南京事件は日本と隣国の間に論争を起こす話題であるのは周知の通りだ。特に学校の教科書での取り扱いが国内外で論争の焦点になることは多い。中国側は、教科書で抹殺があったと明記すつように要求するが、一方国内の右翼が教科書で南京事件は中国側の誇張に過ぎないように記すように要求する。同時にこの両方を満足させる方法はないかと思ったら、一見でないと思うだろう。だって、正反対の要求なのではないか。
それでも、妥協案はあると思う。それに、教育に大きく貢献する妥協案だ。南京事件は論争の焦点だから、論争の焦点として教えるべきだ。だれも客観的に見れば同じ結論にたどるというのは嘘だ。
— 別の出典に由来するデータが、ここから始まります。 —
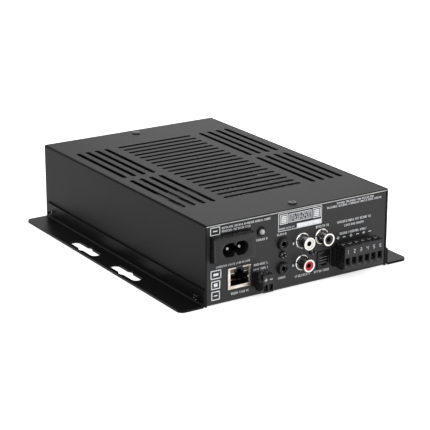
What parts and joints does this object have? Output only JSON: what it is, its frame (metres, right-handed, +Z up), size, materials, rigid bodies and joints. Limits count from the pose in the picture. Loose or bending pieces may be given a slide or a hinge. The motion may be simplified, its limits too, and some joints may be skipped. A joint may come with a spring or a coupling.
{
  "type": "installation audio amplifier",
  "caption": "Low, wide metal case with a folded vented cover, a connector panel with plug-in screw terminals, and a slotted mounting bracket along each side.",
  "frame": {"origin": "centre of the case's footprint, in the plane that the case and the bracket flanges stand on", "axes": "+Z up, the connector panel faces -Y, +X to the right of someone facing the connector panel"},
  "size_m": [0.174, 0.2206, 0.0531],
  "materials": {
    "case_coat": "satin, fine-textured black powder coat",
    "black_screw": "black-finished steel, satin",
    "inlet_moulding": "moulded black thermoset, slight sheen",
    "plated_pin": "nickel plated, bright",
    "jack_shield": "nickel-plated sheet, bright satin",
    "jack_moulding": "moulded black, satin",
    "jack_lamp": "moulded light window",
    "lamp_bezel": "moulded black, glossy",
    "lamp_lens": "diffused lens, unlit",
    "phono_shell": "nickel plated, bright",
    "phono_white": "moulded, satin gloss",
    "phono_red": "moulded, satin gloss",
    "phono_black": "moulded, satin gloss",
    "optical_flap": "moulded, satin",
    "optical_chip": "moulded epoxy, satin",
    "terminal_moulding": "moulded black, satin",
    "terminal_screw": "zinc plated, bright",
    "terminal_clamp": "plated steel",
    "board_laminate": "green solder mask over glass laminate",
    "brass_post": "turned, nickel free",
    "steel_screw": "zinc plated",
    "sink_aluminium": "extruded, matte",
    "choke_moulding": "ferrite and sleeve, matte",
    "can_sleeve": "shrunk sleeve",
    "transformer_core": "ferrite core and taped winding",
    "film_case": "moulded box, satin",
    "link_strip": "moulded strip with pins",
    "radio_can": "tinned screening lid"
  },
  "bodies": {
    "chassis": {"amplifier_chips": "optical_chip", "base_tray": "case_coat", "board_link": "link_strip", "board_screws": "steel_screw", "board_standoffs": "brass_post", "bracket_screws": "black_screw", "cover_screws": "black_screw", "filter_capacitors": "can_sleeve", "header_pins": "plated_pin", "heat_sink": "sink_aluminium", "infrared_jacks": "jack_moulding", "inlet_body": "inlet_moulding", "inlet_pins": "plated_pin", "jack_contacts": "plated_pin", "left_bracket": "case_coat", "main_board": "board_laminate", "mains_capacitor": "film_case", "network_jack_insert": "jack_moulding", "network_jack_lamps": "jack_lamp", "network_jack_shield": "jack_shield", "optical_receiver": "optical_chip", "optical_socket": "jack_moulding", "output_coils": "choke_moulding", "panel_screws": "black_screw", "phono_insert_black": "phono_black", "phono_insert_red": "phono_red", "phono_insert_white": "phono_white", "phono_jack_block": "jack_moulding", "phono_jack_shells": "phono_shell", "power_board": "board_laminate", "right_bracket": "case_coat", "speaker_header": "terminal_moulding", "status_lamp": "lamp_lens", "status_lamp_bezel": "lamp_bezel", "top_cover": "case_coat", "transformer": "transformer_core", "trigger_header": "terminal_moulding", "wireless_module": "radio_can"},
    "speaker_plug": {"speaker_plug": "terminal_moulding", "speaker_plug_contacts": "plated_pin"},
    "trigger_plug": {"trigger_plug": "terminal_moulding", "trigger_plug_contacts": "plated_pin"},
    "speaker_screw_1": {"speaker_screw_1": "terminal_screw"},
    "speaker_clamp_1": {"speaker_clamp_1": "terminal_clamp"},
    "speaker_screw_2": {"speaker_screw_2": "terminal_screw"},
    "speaker_clamp_2": {"speaker_clamp_2": "terminal_clamp"},
    "speaker_screw_3": {"speaker_screw_3": "terminal_screw"},
    "speaker_clamp_3": {"speaker_clamp_3": "terminal_clamp"},
    "speaker_screw_4": {"speaker_screw_4": "terminal_screw"},
    "speaker_clamp_4": {"speaker_clamp_4": "terminal_clamp"},
    "speaker_screw_5": {"speaker_screw_5": "terminal_screw"},
    "speaker_clamp_5": {"speaker_clamp_5": "terminal_clamp"},
    "speaker_screw_6": {"speaker_screw_6": "terminal_screw"},
    "speaker_clamp_6": {"speaker_clamp_6": "terminal_clamp"},
    "trigger_screw_1": {"trigger_screw_1": "terminal_screw"},
    "trigger_clamp_1": {"trigger_clamp_1": "terminal_clamp"},
    "trigger_screw_2": {"trigger_screw_2": "terminal_screw"},
    "trigger_clamp_2": {"trigger_clamp_2": "terminal_clamp"},
    "optical_shutter": {"optical_shutter": "optical_flap"}
  },
  "joints": [
    {"name": "speaker_plug_slide", "type": "slide", "parent": "chassis", "child": "speaker_plug", "axis": [0, -1, 0], "range_m": [0, 0.012]},
    {"name": "trigger_plug_slide", "type": "slide", "parent": "chassis", "child": "trigger_plug", "axis": [0, -1, 0], "range_m": [0, 0.01]},
    {"name": "optical_shutter_hinge", "type": "hinge", "parent": "chassis", "child": "optical_shutter", "pos_m": [0.0189, -0.10285, 0.0175], "axis": [1, 0, 0], "range_deg": [0, 90], "stiffness_Nm_per_rad": 0.0002, "springref_deg": -20.05},
    {"name": "speaker_screw_1_turn", "type": "hinge", "parent": "speaker_plug", "child": "speaker_screw_1", "pos_m": [0.0297, -0.11085, 0.02115], "axis": [0, 0, -1], "range_deg": [0, 1585]},
    {"name": "speaker_clamp_1_lift", "type": "slide", "parent": "speaker_plug", "child": "speaker_clamp_1", "axis": [0, 0, 1], "range_m": [0, 0.0022]},
    {"name": "speaker_screw_2_turn", "type": "hinge", "parent": "speaker_plug", "child": "speaker_screw_2", "pos_m": [0.03478, -0.11085, 0.02115], "axis": [0, 0, -1], "range_deg": [0, 1585]},
    {"name": "speaker_clamp_2_lift", "type": "slide", "parent": "speaker_plug", "child": "speaker_clamp_2", "axis": [0, 0, 1], "range_m": [0, 0.0022]},
    {"name": "speaker_screw_3_turn", "type": "hinge", "parent": "speaker_plug", "child": "speaker_screw_3", "pos_m": [0.03986, -0.11085, 0.02115], "axis": [0, 0, -1], "range_deg": [0, 1585]},
    {"name": "speaker_clamp_3_lift", "type": "slide", "parent": "speaker_plug", "child": "speaker_clamp_3", "axis": [0, 0, 1], "range_m": [0, 0.0022]},
    {"name": "speaker_screw_4_turn", "type": "hinge", "parent": "speaker_plug", "child": "speaker_screw_4", "pos_m": [0.04494, -0.11085, 0.02115], "axis": [0, 0, -1], "range_deg": [0, 1585]},
    {"name": "speaker_clamp_4_lift", "type": "slide", "parent": "speaker_plug", "child": "speaker_clamp_4", "axis": [0, 0, 1], "range_m": [0, 0.0022]},
    {"name": "speaker_screw_5_turn", "type": "hinge", "parent": "speaker_plug", "child": "speaker_screw_5", "pos_m": [0.05002, -0.11085, 0.02115], "axis": [0, 0, -1], "range_deg": [0, 1585]},
    {"name": "speaker_clamp_5_lift", "type": "slide", "parent": "speaker_plug", "child": "speaker_clamp_5", "axis": [0, 0, 1], "range_m": [0, 0.0022]},
    {"name": "speaker_screw_6_turn", "type": "hinge", "parent": "speaker_plug", "child": "speaker_screw_6", "pos_m": [0.0551, -0.11085, 0.02115], "axis": [0, 0, -1], "range_deg": [0, 1585]},
    {"name": "speaker_clamp_6_lift", "type": "slide", "parent": "speaker_plug", "child": "speaker_clamp_6", "axis": [0, 0, 1], "range_m": [0, 0.0022]},
    {"name": "trigger_screw_1_turn", "type": "hinge", "parent": "trigger_plug", "child": "trigger_screw_1", "pos_m": [-0.0318, -0.11035, 0.01485], "axis": [0, 0, -1], "range_deg": [0, 1351]},
    {"name": "trigger_clamp_1_lift", "type": "slide", "parent": "trigger_plug", "child": "trigger_clamp_1", "axis": [0, 0, 1], "range_m": [0, 0.0015]},
    {"name": "trigger_screw_2_turn", "type": "hinge", "parent": "trigger_plug", "child": "trigger_screw_2", "pos_m": [-0.02799, -0.11035, 0.01485], "axis": [0, 0, -1], "range_deg": [0, 1351]},
    {"name": "trigger_clamp_2_lift", "type": "slide", "parent": "trigger_plug", "child": "trigger_clamp_2", "axis": [0, 0, 1], "range_m": [0, 0.0015]}
  ],
  "couplings": [
    {"joint": "speaker_screw_1_turn", "follows": "speaker_clamp_1_lift", "rad_per_m": 12566},
    {"joint": "speaker_screw_2_turn", "follows": "speaker_clamp_2_lift", "rad_per_m": 12566},
    {"joint": "speaker_screw_3_turn", "follows": "speaker_clamp_3_lift", "rad_per_m": 12566},
    {"joint": "speaker_screw_4_turn", "follows": "speaker_clamp_4_lift", "rad_per_m": 12566},
    {"joint": "speaker_screw_5_turn", "follows": "speaker_clamp_5_lift", "rad_per_m": 12566},
    {"joint": "speaker_screw_6_turn", "follows": "speaker_clamp_6_lift", "rad_per_m": 12566},
    {"joint": "trigger_screw_1_turn", "follows": "trigger_clamp_1_lift", "rad_per_m": 15708},
    {"joint": "trigger_screw_2_turn", "follows": "trigger_clamp_2_lift", "rad_per_m": 15708}
  ]
}
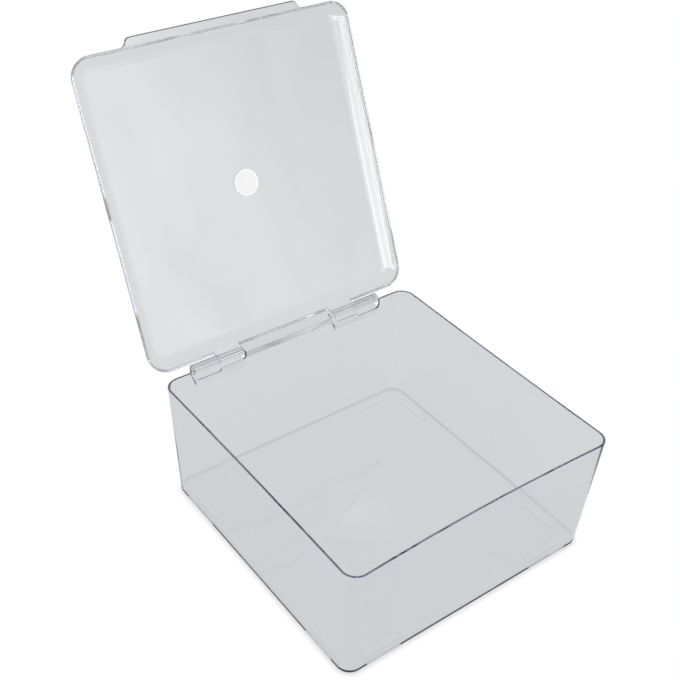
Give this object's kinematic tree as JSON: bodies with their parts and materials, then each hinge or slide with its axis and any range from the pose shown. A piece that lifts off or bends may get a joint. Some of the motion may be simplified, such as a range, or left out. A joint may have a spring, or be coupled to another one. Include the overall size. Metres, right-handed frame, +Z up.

だから、教材でもこの論争を表すべきだ。これを実現するために、論争に戦っている人に頼めば良い。教材を下記の通り調整することを推薦したい。
先ず、論争に関わっている人を選ばなければならない。国内の代表として、例えば大東亜戦争を専門とする研究会が存在すると思うが、それに頼めば良いだろう。これで、日本国内の学界の標準的な意見が表現される。そして、右翼で教科書の修正を強く求める会にも頼むべきだろう。次は、国外の学者だ。アメリカやヨーロッパに頼んで、アジア以外の意見をもらう。そして、最後に、中国の学者に頼む。
最初に頼むのは、南京事件の事実を描写する文章、そしてその事実が分かる証拠を提供する文章だ。長さの制限を置くべきだが、それ以外内容は頼まれた学者に任せる。任せる前にちゃんとした学者であることを確認するべきだし、この教材の動機になった問題は、学者の間に意見が別れることだから、学者の意見の内容や証拠との関係を基準として適切であるかどうかは判断できない。つまり、学者が歴史的な事実についても、妥当な解釈についても、証拠の存在や意味についても、同意しないので、歴史学の普通の基準に基づいて判断できない。学者に、事前のこの教材の形を説明するのは当然だ。だから、別な立場から南京事件を論じる文章と一緒に生徒に私ことは分かるので、そのような文脈で説得力があるように作成するはずだ。
そして、全ての教材を全ての学者に見せる。他の学者の主張に反論する機会だ。これにも文字数の制限を設けるが、それ以外自由に作成させる方針をとるべきだ。これこそ、学者の間の論争だから、素人は判明できないし、判明できる人はこの論文で闘っている。
これで終わっても良いが、学者の協力を得れば、反論を踏まえて最初の説明を修正してもらった方が良い。もちろん、最初の説明が修正されたら、反論も修正する必要があるかもしれないので、その機会も与えるべきだ。
そして、この四つの学者の史料を教材とする。生徒に渡して、読ませて、証拠や理論を踏まえて自分の意見を決めるように指導する。
この方針に不満を表すことは、自分の立場を裏付ける証拠には特に酷い弱点があることか、反対する立場には特に有力な証拠があることかを指すだろう。そうではない限り、証拠を考察する生徒は当然妥当な結論に辿り着くだろう。その上、生徒には自分で証拠を評価して、結論を裏付ける練習になるが、これは日常生活にも仕事にも重要な能力だ。複数の側面から考えても、良い方針なのではないかと思う。